Running experimental tests with a $649 pair of tubes doesn't seem like the best choice when inexpensive used 45s are floating around all over eBay.
 
Voltages with 2K cathode resistor and 45Bs:

1-  367.5 to 368.5
2-  391-392
6-  63.4
7-  189.5
14-  191.8
15-  63.4
19-  390
20-  371
21-  63.6
22-  65.2
24-  61.8
25-  63.1
27-  396
30-  400-402
31-  402
34-  397
36-  63.2
37-  62.3
39-  65.3
40-  63.2

Many thanks PB.
 
The error will have produced excessive cathode current, which might have damaged the filament coating of the 45Bs. However, if that happened, sometimes it can be restored, so don't panic! Fortunately, the 45B is tougher than a regular 45.
 
Thanks PJ. I'm ok, I'm just kicking myself for making that mistake. I had lots of chances to catch it - first, when I ordered it, second when I received the resistors and checked their values, and third when I installed it.  But an "R" looks a lot like a "K" when you're looking for "8K2".
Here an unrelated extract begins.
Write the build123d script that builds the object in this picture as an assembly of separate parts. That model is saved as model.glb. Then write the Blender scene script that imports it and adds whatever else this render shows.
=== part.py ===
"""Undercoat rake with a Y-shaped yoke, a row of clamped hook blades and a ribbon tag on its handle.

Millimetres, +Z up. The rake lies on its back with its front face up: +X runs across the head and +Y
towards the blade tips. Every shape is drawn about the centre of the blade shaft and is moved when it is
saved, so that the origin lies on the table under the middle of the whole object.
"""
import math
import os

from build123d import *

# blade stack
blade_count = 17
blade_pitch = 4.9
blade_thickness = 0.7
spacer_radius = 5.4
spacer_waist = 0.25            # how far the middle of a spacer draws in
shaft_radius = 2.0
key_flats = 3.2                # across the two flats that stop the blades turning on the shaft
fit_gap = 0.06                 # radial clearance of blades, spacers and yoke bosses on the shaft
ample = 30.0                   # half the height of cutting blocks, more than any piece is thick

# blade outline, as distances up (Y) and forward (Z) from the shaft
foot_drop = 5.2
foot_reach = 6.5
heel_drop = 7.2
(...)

Any chance the amp can be run with the 2K cathode resistors, or am I courting more harm?
 
Derek,
          when you removed the 0.13 ohm heater resistors, what value did you replace them with? I don't have the DC filament kit so I have 0.15s in my amps, but perhaps you are referring to the second set of resistors that are added to the socket with the DC filament Kit.

Jamie
 
Hi Jamie - Yeah, the DCF calls for the addition of 0.13 ohm resistors in parallel with the 0.15's. So, as per PB's instructions, I simply removed the 0.13's and left the 0.15's in place and got lucky with the resulting DC heater voltage.  I think this is specific to SII's with the DCF.  PB's original instructions for stock SII's (or at least without the DCF upgrade) calls for swapping in 0.22 ohm 2+W resistors for the 0.15's. I would go with that. PB's instructions are quoted on page 1 of this thread.

cheers,

Derek
 
Derek,
      Thanks for your reply. Don't beat yourself up over your mistake.Everbody in this hobby has made their share of those. I fried some $400 tweeters once upon a time.I'm going to make this conversion eventually, after I get a few work items off my plate. Thanks for being the trailblazer on this.